Among those who are giving, churches should analyze their giving units’ rates of giving within the context of average household income in their areas, according to Ongie.
“What kind of percentages of income do they give compared to potential?” he said. One church with which Ongie consulted had a rate of giving per unit of about 8.5 percent of income, so he cautioned the church that it appeared attendees were already giving at a high rate.
“I’d be careful not to keep banging on the same people’s doors for more money,” he told the church. “I would celebrate the fact that they already give at a high rate.” Instead, the church would need to grow by increasing its number of giving units. Typically, half of a church’s giving units don’t give. “The challenge is to grow the number of giving units,” he said.
CPA Laue also encourages churches to think in terms of giving units, and to pay attention to trends in their local communities, which they can glean from US Census Bureau data. She also advises churches to compare themselves to peers. For example, CapinCrouse’s Church Financial Help Index allows churches to compare their finances to other congregations. And if churches are part of a denomination, they can often get benchmarking data from their denomination.
Identify the data’s unique story
Churches should study annual giving trends within their own congregations and regularly monitor their debt, according to Laue. Even if a church appears to be growing, it should navigate that growth carefully. “A church can grow, and it takes a period of time between when they get new people attending church and when those people financially contribute to the church,” she said.
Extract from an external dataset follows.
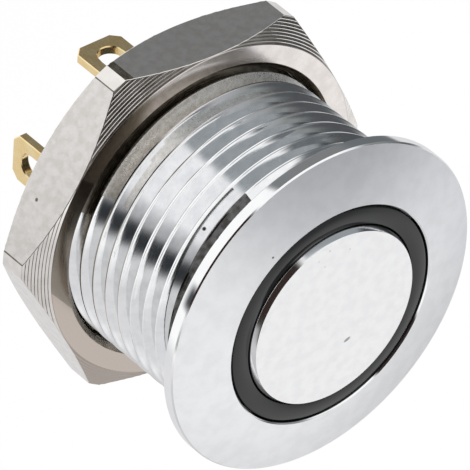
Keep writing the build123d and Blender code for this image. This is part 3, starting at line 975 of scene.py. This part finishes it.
@dataclass
class PanelNut(SubAssembly):
    """Thin hex nut, its corners turned down and its chamfers ringed with tool marks.

    Fields:
        half_flats, turned_r, face_r: half the width across flats, radius of the turned corners,
            and of the flat face.
        front, back, chamfer: heights of the two faces and depth of the chamfers.
        first_flat: angle of one flat's middle, in degrees.
        bore, bore_edge: thread of the bore and radius of its chamfered edge.
        groove, groove_depth, ring: distance, depth and steps of the tool marks, where a step is a
            share of the distance: two lands, then the ledge.
        face_rows: rows over a face.
        flat_columns, strip_columns: points over a flat and over a corner strip.
        broken, broken_drop: width of the broken edge and its height over that width.
        line: width of the narrow columns beside a corner, in degrees.
        marked: angle of the corner that faces left in the photograph.
        marked_half: half the width of a corner's marks, both in degrees.
    """

    half_flats: float = 9.5
    turned_r: float = 10.7495
    face_r: float = 9.47
    front: float = -8.8
    back: float = -11.9
    chamfer: float = 0.8
    first_flat: float = 28.05
    bore: Thread = field(default_factory=lambda: Thread(crest_r=8.34, root_r=8.065, lean=0.0))
    bore_edge: float = 8.44
    groove: float = 0.14
    groove_depth: float = 0.029
    ring: tuple[float, ...] = (0.0, 0.38, 0.71, 0.74, 0.94, 0.97)
    face_rows: int = 5
    flat_columns: int = 58
    strip_columns: int = 4
    broken: float = 0.02
    broken_drop: float = 1.43
    line: float = 0.35
    marked: float = -1.95
    marked_half: float = 31.0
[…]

There’s a danger of growing too quickly before contributions catch up.
There’s also the danger of rushed assumptions. “It’s so easy to grab onto one piece of information and say, ‘See? We’ve got an issue,'” Laue said.
One example of a potentially dangerous assumption: a business administrator might note that the church is only spending 40 percent of its budget on salary and benefits compared to other churches, which might spend 45 to 55 percent on those expenses, and automatically assume the church should give raises. Another example: a church’s finance committee might point to its spending 58 percent of the budget on staff as a sign it should immediately lay people off.
“There’s a story behind all of the numbers,” Laue said. Churches should consider what might be unique to their situations when they weigh their data. “Any of this information is a starting point,” she said. “It should start a dialogue.”